→ The problem
From the records below, extract only the lines running from the line with "foot(name, x, y, seat, dark_steel)" to the line with "obj.parent = empty", both lines included, reproducing them exactly.

→ Excerpted records
= = = =

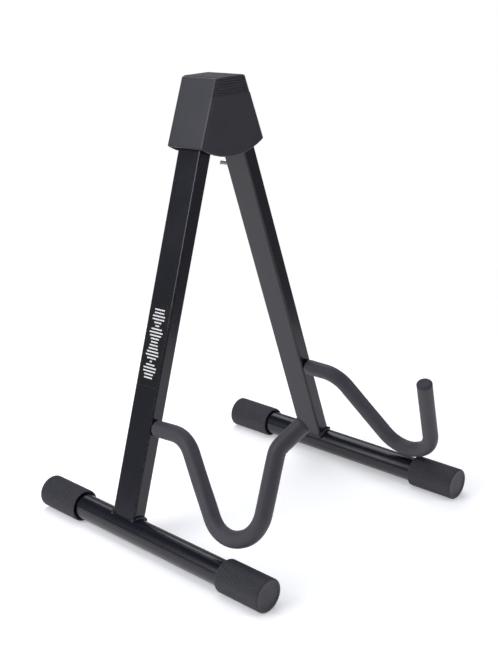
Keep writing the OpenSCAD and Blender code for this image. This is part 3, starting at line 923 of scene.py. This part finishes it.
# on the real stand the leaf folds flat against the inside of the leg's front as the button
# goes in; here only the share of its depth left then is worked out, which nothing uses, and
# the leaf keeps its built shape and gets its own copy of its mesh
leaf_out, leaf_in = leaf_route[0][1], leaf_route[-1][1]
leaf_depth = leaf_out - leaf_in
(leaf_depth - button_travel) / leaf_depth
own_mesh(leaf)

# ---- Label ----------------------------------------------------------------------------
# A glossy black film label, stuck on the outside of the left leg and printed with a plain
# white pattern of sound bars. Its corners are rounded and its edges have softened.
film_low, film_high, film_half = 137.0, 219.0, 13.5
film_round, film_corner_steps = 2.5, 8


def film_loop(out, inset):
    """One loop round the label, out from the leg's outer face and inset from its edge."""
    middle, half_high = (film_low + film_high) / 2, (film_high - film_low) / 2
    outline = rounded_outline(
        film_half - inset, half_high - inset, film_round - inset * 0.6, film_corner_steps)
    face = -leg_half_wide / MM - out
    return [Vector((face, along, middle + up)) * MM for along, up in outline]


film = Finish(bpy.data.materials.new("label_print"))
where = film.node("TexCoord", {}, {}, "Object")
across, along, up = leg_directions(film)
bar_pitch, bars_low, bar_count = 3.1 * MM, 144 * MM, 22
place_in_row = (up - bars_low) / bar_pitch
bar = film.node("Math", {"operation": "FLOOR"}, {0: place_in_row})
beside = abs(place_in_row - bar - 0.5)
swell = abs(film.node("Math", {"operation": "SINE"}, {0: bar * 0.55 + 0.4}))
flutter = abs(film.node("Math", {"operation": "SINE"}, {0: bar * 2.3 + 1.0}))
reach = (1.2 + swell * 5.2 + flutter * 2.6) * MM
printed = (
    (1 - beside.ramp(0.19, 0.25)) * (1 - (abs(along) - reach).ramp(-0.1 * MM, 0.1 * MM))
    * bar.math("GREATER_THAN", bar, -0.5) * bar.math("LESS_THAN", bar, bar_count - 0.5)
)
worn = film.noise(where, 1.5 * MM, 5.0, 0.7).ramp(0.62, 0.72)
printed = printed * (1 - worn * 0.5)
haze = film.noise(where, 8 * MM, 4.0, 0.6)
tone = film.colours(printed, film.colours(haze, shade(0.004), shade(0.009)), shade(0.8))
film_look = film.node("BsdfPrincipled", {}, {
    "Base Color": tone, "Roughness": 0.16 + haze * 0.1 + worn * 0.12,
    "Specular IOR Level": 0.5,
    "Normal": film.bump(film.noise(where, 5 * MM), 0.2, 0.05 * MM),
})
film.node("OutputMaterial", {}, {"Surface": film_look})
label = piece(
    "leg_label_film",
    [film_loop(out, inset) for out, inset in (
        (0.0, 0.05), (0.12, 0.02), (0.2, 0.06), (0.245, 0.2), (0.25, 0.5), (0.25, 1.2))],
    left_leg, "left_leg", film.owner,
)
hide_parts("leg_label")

= = = =

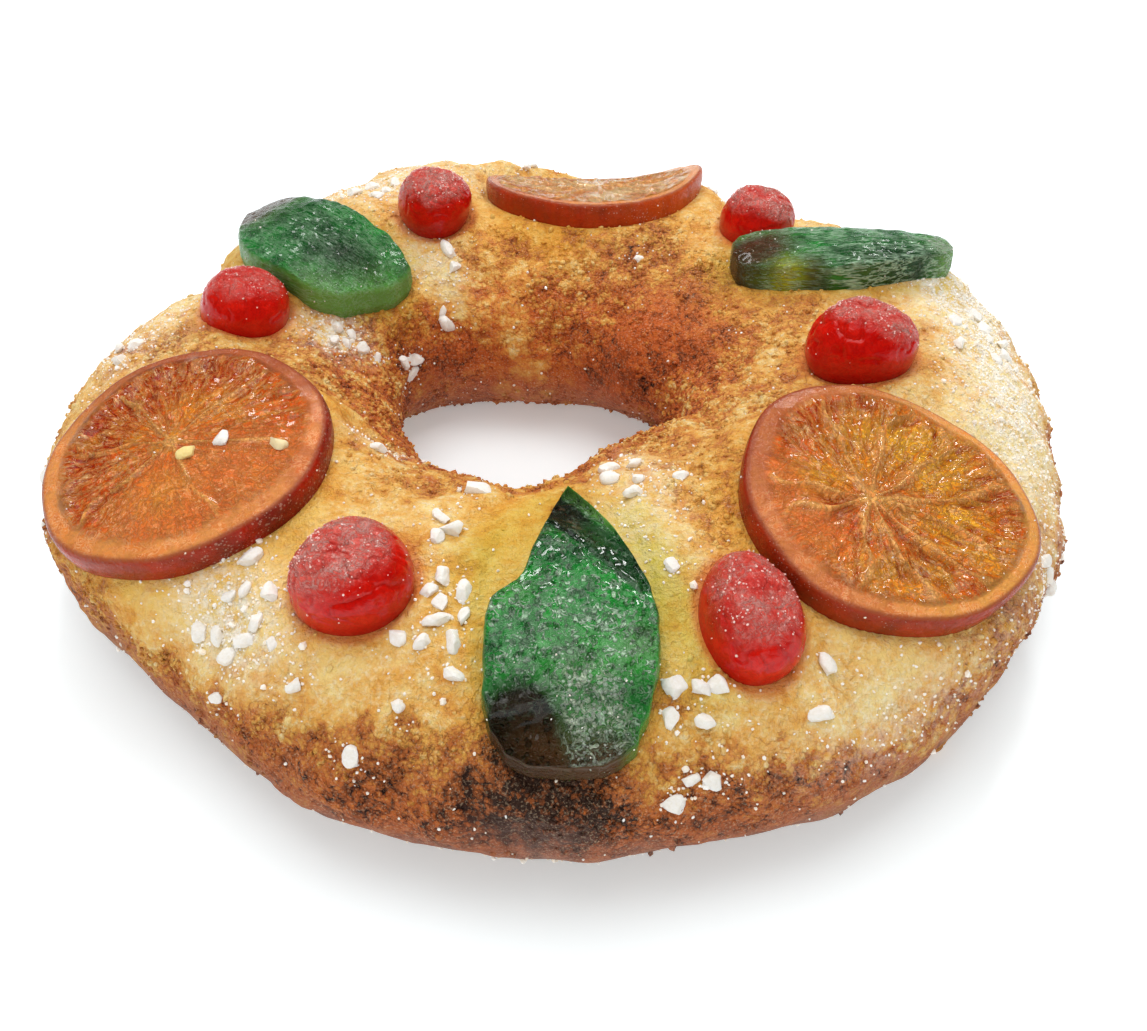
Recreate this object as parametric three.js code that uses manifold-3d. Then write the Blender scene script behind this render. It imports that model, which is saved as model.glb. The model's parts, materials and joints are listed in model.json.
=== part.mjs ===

= = = =

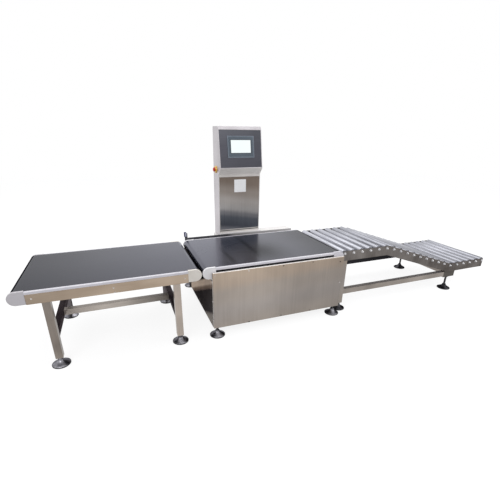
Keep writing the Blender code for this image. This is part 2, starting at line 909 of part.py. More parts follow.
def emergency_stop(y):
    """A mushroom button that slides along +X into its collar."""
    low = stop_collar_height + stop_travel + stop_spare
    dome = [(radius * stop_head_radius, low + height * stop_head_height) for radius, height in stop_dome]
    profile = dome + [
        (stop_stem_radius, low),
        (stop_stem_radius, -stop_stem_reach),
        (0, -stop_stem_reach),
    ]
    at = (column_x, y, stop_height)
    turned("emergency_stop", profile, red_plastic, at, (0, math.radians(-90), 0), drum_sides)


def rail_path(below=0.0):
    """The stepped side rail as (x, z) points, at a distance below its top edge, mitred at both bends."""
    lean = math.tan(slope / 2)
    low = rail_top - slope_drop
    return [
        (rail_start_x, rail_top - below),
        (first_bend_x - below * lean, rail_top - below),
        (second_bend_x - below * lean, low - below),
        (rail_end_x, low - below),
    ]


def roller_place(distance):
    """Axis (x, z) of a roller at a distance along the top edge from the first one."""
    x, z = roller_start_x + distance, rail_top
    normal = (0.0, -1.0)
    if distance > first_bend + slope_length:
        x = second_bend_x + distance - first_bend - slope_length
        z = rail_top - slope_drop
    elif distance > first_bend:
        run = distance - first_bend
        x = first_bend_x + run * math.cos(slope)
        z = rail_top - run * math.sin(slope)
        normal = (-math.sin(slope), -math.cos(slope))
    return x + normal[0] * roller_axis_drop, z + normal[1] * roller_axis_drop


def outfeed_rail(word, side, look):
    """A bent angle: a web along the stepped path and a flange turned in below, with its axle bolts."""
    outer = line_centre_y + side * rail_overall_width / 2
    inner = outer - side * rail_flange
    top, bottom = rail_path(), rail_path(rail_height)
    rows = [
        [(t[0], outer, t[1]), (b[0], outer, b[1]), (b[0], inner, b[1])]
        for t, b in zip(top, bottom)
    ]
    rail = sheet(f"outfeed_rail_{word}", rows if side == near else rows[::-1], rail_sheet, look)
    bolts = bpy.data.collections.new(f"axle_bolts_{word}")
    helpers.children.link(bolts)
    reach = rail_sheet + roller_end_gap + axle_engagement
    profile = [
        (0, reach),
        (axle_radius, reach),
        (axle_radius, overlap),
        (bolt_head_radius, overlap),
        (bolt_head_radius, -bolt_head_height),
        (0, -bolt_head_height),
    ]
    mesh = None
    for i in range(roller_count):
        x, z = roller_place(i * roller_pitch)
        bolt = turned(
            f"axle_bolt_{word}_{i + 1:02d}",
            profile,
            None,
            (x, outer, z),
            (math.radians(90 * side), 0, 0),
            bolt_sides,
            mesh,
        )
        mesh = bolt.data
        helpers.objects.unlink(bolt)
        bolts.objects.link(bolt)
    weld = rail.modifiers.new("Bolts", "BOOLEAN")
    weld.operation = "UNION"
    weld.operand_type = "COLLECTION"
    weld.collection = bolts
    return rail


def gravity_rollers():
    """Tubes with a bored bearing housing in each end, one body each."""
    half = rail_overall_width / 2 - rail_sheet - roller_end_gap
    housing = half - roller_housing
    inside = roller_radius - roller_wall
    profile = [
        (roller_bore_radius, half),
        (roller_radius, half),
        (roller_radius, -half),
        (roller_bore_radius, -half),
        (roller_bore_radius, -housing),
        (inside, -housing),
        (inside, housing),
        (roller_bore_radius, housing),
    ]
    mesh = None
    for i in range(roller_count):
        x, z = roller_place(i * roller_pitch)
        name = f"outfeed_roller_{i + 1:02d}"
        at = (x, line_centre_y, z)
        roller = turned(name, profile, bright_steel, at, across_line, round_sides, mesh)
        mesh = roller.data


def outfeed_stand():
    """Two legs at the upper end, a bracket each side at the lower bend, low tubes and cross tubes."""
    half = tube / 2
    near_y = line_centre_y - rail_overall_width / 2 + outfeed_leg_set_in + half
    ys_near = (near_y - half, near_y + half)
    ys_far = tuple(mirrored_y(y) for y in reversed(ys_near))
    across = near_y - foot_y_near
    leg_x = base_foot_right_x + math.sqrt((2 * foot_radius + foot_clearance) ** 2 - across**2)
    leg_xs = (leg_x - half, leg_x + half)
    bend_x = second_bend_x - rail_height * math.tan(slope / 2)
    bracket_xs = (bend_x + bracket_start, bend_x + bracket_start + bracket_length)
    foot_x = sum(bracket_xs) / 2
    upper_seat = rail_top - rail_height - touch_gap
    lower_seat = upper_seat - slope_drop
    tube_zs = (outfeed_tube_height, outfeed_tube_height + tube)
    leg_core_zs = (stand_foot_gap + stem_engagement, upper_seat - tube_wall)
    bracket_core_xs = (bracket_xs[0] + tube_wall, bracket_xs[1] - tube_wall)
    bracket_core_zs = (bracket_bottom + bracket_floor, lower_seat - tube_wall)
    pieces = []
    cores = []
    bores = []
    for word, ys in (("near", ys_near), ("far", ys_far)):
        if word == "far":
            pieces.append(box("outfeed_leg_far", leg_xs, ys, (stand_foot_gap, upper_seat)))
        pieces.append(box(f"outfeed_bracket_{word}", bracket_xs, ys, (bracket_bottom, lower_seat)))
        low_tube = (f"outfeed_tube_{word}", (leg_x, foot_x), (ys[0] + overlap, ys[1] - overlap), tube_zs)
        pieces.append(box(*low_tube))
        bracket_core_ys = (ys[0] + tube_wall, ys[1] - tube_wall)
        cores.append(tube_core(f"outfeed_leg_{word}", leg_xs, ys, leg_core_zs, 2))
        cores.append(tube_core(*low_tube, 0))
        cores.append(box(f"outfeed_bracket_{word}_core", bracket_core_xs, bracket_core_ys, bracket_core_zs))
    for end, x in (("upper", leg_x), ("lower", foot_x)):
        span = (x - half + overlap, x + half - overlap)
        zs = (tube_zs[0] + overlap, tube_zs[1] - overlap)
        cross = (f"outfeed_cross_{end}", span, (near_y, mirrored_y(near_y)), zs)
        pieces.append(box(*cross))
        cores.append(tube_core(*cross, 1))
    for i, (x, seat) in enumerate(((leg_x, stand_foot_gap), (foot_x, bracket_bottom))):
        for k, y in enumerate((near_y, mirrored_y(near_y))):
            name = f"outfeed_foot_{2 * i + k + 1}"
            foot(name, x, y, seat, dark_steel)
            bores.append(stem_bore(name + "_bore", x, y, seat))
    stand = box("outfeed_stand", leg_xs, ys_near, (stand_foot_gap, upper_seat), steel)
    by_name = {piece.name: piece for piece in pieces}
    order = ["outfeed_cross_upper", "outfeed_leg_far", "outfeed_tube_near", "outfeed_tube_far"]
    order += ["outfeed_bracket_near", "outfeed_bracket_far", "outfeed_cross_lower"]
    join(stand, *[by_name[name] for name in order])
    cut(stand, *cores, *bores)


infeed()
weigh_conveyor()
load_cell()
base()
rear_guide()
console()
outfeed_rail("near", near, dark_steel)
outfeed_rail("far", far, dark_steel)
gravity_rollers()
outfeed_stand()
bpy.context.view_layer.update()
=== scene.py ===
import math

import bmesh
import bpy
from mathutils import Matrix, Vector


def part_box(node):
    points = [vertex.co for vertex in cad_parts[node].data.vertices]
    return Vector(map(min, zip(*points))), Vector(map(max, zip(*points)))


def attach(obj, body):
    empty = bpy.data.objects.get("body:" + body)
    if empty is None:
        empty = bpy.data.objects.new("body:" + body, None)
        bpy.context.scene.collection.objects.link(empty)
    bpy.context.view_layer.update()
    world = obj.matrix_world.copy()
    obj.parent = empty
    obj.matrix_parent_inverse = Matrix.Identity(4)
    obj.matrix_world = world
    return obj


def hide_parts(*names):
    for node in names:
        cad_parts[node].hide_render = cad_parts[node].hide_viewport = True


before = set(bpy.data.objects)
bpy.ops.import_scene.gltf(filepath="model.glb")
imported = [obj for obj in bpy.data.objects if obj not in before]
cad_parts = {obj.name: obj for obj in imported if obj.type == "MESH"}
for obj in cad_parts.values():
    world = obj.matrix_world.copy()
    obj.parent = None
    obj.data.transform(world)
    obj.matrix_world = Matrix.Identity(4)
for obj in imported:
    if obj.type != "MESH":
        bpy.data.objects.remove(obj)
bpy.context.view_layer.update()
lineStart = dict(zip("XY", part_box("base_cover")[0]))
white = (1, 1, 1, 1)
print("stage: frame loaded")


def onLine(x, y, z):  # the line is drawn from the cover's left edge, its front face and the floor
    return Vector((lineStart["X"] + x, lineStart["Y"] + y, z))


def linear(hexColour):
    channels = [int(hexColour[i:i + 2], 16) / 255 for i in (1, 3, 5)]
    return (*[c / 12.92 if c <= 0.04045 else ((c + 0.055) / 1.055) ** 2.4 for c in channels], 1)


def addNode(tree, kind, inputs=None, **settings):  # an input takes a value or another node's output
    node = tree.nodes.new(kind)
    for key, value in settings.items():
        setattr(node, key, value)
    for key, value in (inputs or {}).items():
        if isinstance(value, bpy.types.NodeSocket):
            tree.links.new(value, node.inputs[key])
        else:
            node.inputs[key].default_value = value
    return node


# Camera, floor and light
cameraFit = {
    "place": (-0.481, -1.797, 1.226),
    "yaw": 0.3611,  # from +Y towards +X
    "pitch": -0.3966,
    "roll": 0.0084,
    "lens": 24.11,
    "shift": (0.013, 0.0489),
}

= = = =

→ Exercise solution
            foot(name, x, y, seat, dark_steel)
            bores.append(stem_bore(name + "_bore", x, y, seat))
    stand = box("outfeed_stand", leg_xs, ys_near, (stand_foot_gap, upper_seat), steel)
    by_name = {piece.name: piece for piece in pieces}
    order = ["outfeed_cross_upper", "outfeed_leg_far", "outfeed_tube_near", "outfeed_tube_far"]
    order += ["outfeed_bracket_near", "outfeed_bracket_far", "outfeed_cross_lower"]
    join(stand, *[by_name[name] for name in order])
    cut(stand, *cores, *bores)


infeed()
weigh_conveyor()
load_cell()
base()
rear_guide()
console()
outfeed_rail("near", near, dark_steel)
outfeed_rail("far", far, dark_steel)
gravity_rollers()
outfeed_stand()
bpy.context.view_layer.update()
=== scene.py ===
import math

import bmesh
import bpy
from mathutils import Matrix, Vector


def part_box(node):
    points = [vertex.co for vertex in cad_parts[node].data.vertices]
    return Vector(map(min, zip(*points))), Vector(map(max, zip(*points)))


def attach(obj, body):
    empty = bpy.data.objects.get("body:" + body)
    if empty is None:
        empty = bpy.data.objects.new("body:" + body, None)
        bpy.context.scene.collection.objects.link(empty)
    bpy.context.view_layer.update()
    world = obj.matrix_world.copy()
    obj.parent = empty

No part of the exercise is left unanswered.